マームとジプシー『equal』(撮影:2024年2月/細野晋司)

─特別なことに対してではなく、日々の営みを否定されたという感覚でしょうか。

藤田:「非常時には最低限の衣食住を優先する」という意味だとは思うのですが、演劇というものに関わる自分たちの営みが、最低限の衣食住から外れたことがまずショックでしたね。僕自身が演劇がなかったらたぶん生きていけなかったタイプだったこともあると思います。演劇以外で稼げないからという意味ではなく、幼少期、学校がつらくても演劇があったから人との距離がつかめるようになったり、食べて寝るだけじゃない生活を得られたりしたので。そういう生きる営みを不要不急だと言われたみたいで、いまだにすごくひっかかっています。
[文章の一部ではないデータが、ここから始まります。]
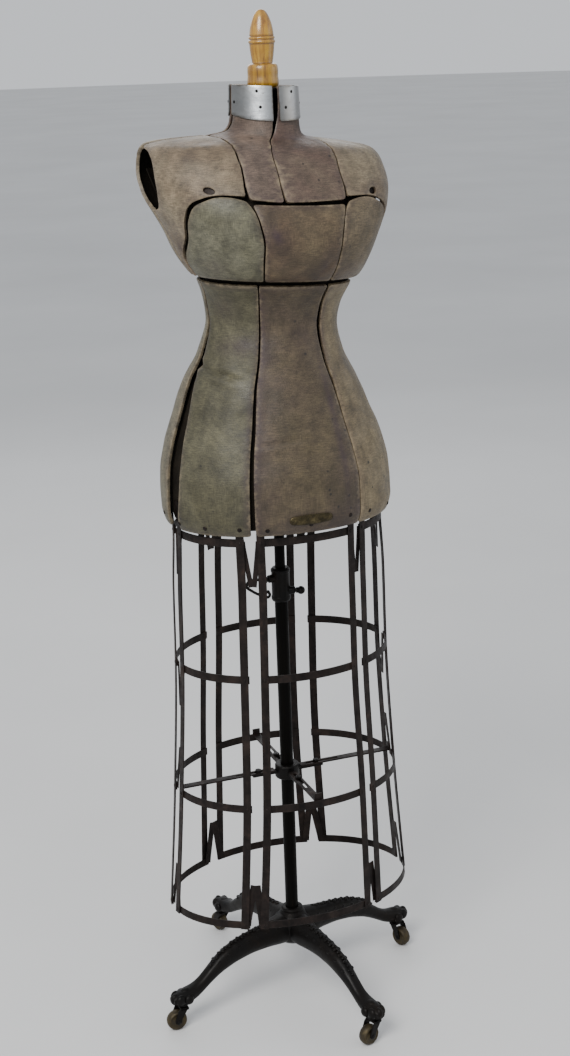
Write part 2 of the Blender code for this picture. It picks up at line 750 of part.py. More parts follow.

たとえば料理をする人たちだって、今晩のディナーに向けて、今みたいに明るい時間帯から鶏を仕込んだりするわけじゃないですか。それと一緒で、僕らも日々、仕込んでいるわけで。演劇や表現って、相変わらずなんだか特殊で、真面目な仕事だと思われない節があるような気がします。「不真面目にやったこと、1回もないけどな」とも思うし、0秒で舞台に立っているわけじゃない。『Curtain Call』はたぶん、そこをやりたいんですよね。青柳いづみだって、いつもすんごい地道にストレッチしている。僕は自分のことも作品に書くから、表現やエンターテインメントというのは消費されていくのが仕事だと思っている部分もあるけれど、マームとジプシーに関わってくれている俳優やスタッフに、自分自身を切り売りしているような感覚になってほしくないんですよね。誰もが一つの身体しかもっていない生身の人間だということを、観ている人にわかってほしいというか。それが、さっき質問してくれたような、「一人ひとり性」みたいなものを大事にしたい気持ちにつながっているんじゃないかなと思います。